Woosh….!!! It struck me like lightening, I was dumb-foundedfor a moment. Here was my soccer team senior asking my jerseys back. As I no longer attended regular practice and played tournaments from my club. Due to my academic commitments and clash of timings, I chose to give a break to playing soccer. Playing soccer is one of the closest things to my heart. It’s a childhood connection. It’s the best gift I have given myself, being trained in soccer. The jersey I was asked to return back was of a tournament, quite prestigious. I felt proud owning that jersey with my number on it and the name of the club I represented. It was a set of two, it was unattended for a while, lying at the back of my cupboard like a backbencher in class.

Like Swamiji says, we don’t realize how attached we are to something unless it’s taken away from us. This was the first thought that crossed my mind as I sat perturbed on my study table, not knowing how to respond. But we humans are like onions, highly layered. I put up a good show, wrote a confident reply, apologizing about how I had forgotten about returning the jersey and that I would hand it over the next day itself. However warm the reply seemed and overjoyed my captain was on not having to convince me a bit, it came from an equally cold place within me.

I stood up, held the backbencher by its ear (Pun intended), neatly folded my jersey, keeping my reputation intact, chose a branded bag to hand it over. Coming back to my table, I sobbed not only because of my prized possession being snatched but also because how I could recognize my attachment, how gracefully I could reply to my senior and how quickly I took it out of my cupboard ready to hand it over. I could finally let go of something that I loved and this simple yet profound incident was a blessing in disguise. I contemplated on this for a while, and I asked myself a question, like Swamiji says asking the right question is beneficial to self-growth. I asked myself “Devika, what is this association with the jersey? The love for soccer resides in your heart, your game and you as a sportsperson aren’t defined by a set of jerseys” Tears trickled down as I self-contemplated, because to be able to take a situation so sportingly, I knew was His grace. His divine teachings come in simple packages. I lovingly handed it over, praying that whoever wears it may play prolific soccer.
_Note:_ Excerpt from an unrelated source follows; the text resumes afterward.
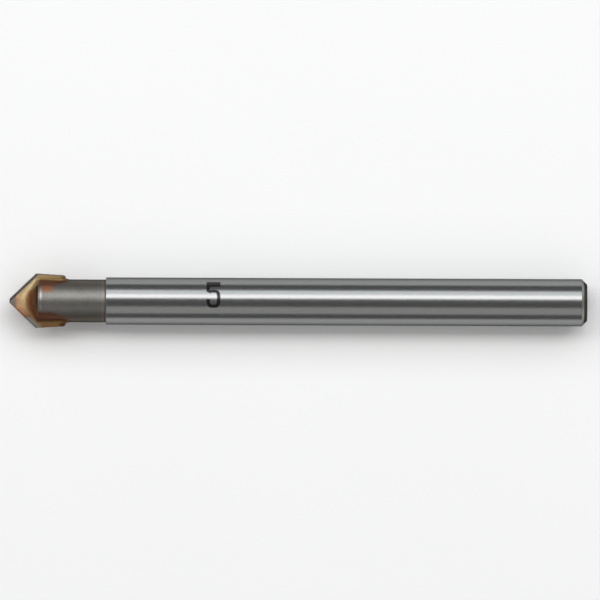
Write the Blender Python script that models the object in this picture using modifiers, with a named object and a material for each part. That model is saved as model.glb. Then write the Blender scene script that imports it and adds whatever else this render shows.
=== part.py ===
# Glass and tile drill bit with a 5 mm head: one turned steel bar, a carbide plate
# set in a slot across its nose, and the braze that holds the plate there.
#
# The bit lies along X with its point towards -X and the plate's broad faces up
# and down. Each mesh is drawn about the bit's axis, with x = 0 at the chisel
# edge, and each object is placed so that the shank lies on the floor, z = 0.

import math

import bmesh
import bpy
from mathutils import Matrix, Vector

MM = 0.001

# Whole bit
OVERALL_LENGTH = 53.0 * MM
CUTTING_DIAMETER = 5.0 * MM
HEAD_OVERHANG = 0.33 * MM      # how far each side of the head stands out past the shank
NECK_DEPTH = 0.205 * MM        # how far the neck is turned down below the shank

# Carbide plate
PLATE_THICKNESS = 1.5 * MM
POINT_ANGLE = math.radians(88.0)
LIP_RELIEF = math.radians(10.0)
SIDE_LENGTH = 2.75 * MM        # from the outer corners back to the plate's seat
BACK_TAPER = math.radians(3.4)
SIDE_RELIEF = math.radians(4.0)
REAR_CORNER = 0.12 * MM
LAND_ON_LIP = 1.4 * MM         # the small land ground at each outer corner
LAND_ON_SIDE = 0.5 * MM
LAND_DEPTH = 0.12 * MM

# Steel bar
NOSE_ANGLE = math.radians(110.0)
NOSE_SETBACK = 0.23 * MM       # from the outer corners back to the nose's rim
RIM_ROUND = 0.3 * MM
NECK_LENGTH = 3.73 * MM        # from the plate's seat back to the shoulder
SHOULDER_FILLET = 0.1 * MM
SHOULDER_EDGE = 0.04 * MM
END_CHAMFER = 0.5 * MM

# Brazed joint
BRAZE_FILM = 0.06 * MM         # between the plate and each wall of its slot
JOINT_CLEARANCE = 0.01 * MM    # left between the braze and what it wets
BEAD_EDGE = 0.05 * MM
NOSE_BEAD_WIDTH = 0.43 * MM
SIDE_BEAD_WIDTH = 0.24 * MM
NOSE_BEAD_HEIGHT = 0.35 * MM
RIM_BEAD_HEIGHT = 0.6 * MM
REAR_BEAD_HEIGHT = 0.2 * MM
BEAD_TAIL = 0.35 * MM          # how far the bead runs on behind the plate

# Fineness of the meshes
TURNED_SIDES = 32
ROUND_STEPS = 4
NOSE_STEPS = 10
CORNER_STEPS = 4
SIDE_STEPS = 6
TAIL_STEPS = 4
PLATE_LEVELS = 2
BEAD_LEVELS = 5
MERGE_DISTANCE = 0.0005 * MM
CUTTER_MARGIN = 1.0 * MM

# What follows from the sizes above
HALF_POINT = POINT_ANGLE / 2
HALF_NOSE = NOSE_ANGLE / 2
HALF_PLATE = PLATE_THICKNESS / 2
HEAD_RADIUS = CUTTING_DIAMETER / 2
SHANK_RADIUS = HEAD_RADIUS - HEAD_OVERHANG
NECK_RADIUS = SHANK_RADIUS - NECK_DEPTH
POINT_X = -HALF_PLATE * math.tan(LIP_RELIEF) / math.sin(HALF_POINT)
CORNER_X = POINT_X + HEAD_RADIUS / math.tan(HALF_POINT)
RIM_X = CORNER_X + NOSE_SETBACK
PLATE_REAR_X = CORNER_X + SIDE_LENGTH
SHOULDER_X = PLATE_REAR_X + NECK_LENGTH
CONE_X = RIM_X - NECK_RADIUS / math.tan(HALF_NOSE)
BIT_PLACE = Vector((-OVERALL_LENGTH / 2, 0.0, SHANK_RADIUS))


def clear_scene():
    for obj in list(bpy.data.objects):
        bpy.data.objects.remove(obj)


def new_collection(name):
    collection = bpy.data.collections.new(name)
    bpy.context.scene.collection.children.link(collection)
    return collection


def new_object(name, mesh, collection):
    obj = bpy.data.objects.new(name, mesh)
    obj.location = BIT_PLACE
    collection.objects.link(obj)
    return obj


def new_cutter(name, mesh, collection):
    obj = new_object(name, mesh, collection)
    obj.hide_render = True
    obj.display_type = 'WIRE'
    return obj


def new_material(name, colour, metallic, roughness):
    material = bpy.data.materials.new(name)
    material.use_nodes = True
    shader = material.node_tree.nodes["Principled BSDF"]
    shader.inputs["Base Color"].default_value = (*colour, 1.0)
    shader.inputs["Metallic"].default_value = metallic
    shader.inputs["Roughness"].default_value = roughness
    material.diffuse_color = (*colour, 1.0)
    return material


def cut(obj, cutter):
    modifier = obj.modifiers.new("cut_" + cutter.name, 'BOOLEAN')
    modifier.operation = 'DIFFERENCE'
    modifier.solver = 'EXACT'
    modifier.object = cutter


def rounded(centre_x, centre_radius, radius, start, end):
    """Points of a profile's arc, as (x, radius), with angles from the outward normal."""
    points = []
    for step in range(ROUND_STEPS + 1):
        angle = start + (end - start) * step / ROUND_STEPS
        points.append((centre_x - radius * math.sin(angle), centre_radius + radius * math.cos(angle)))
    return points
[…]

This incident meant the world to me and more so the teaching and growth that came with it. So much so that I wrote an entire post on the kindest corner of the internet.

Easily this is what happens in most case scenarios, where we take things personally, clinging to our attachments. Giving in to a false association of the self. If not for His blessings and pouring grace, my old self would have for sure rebelled, resisted, felt offensive and invasive on being asked of a personal belonging that I so adored.

I learned to carry soccer and its beautiful memories in myheart. I don’t credit myself a bit to be able to do so.

Hang on, another small incident coming your way! Two incidences in the following week of Swamiji’s post on ATTACHMENTS! something to watch out.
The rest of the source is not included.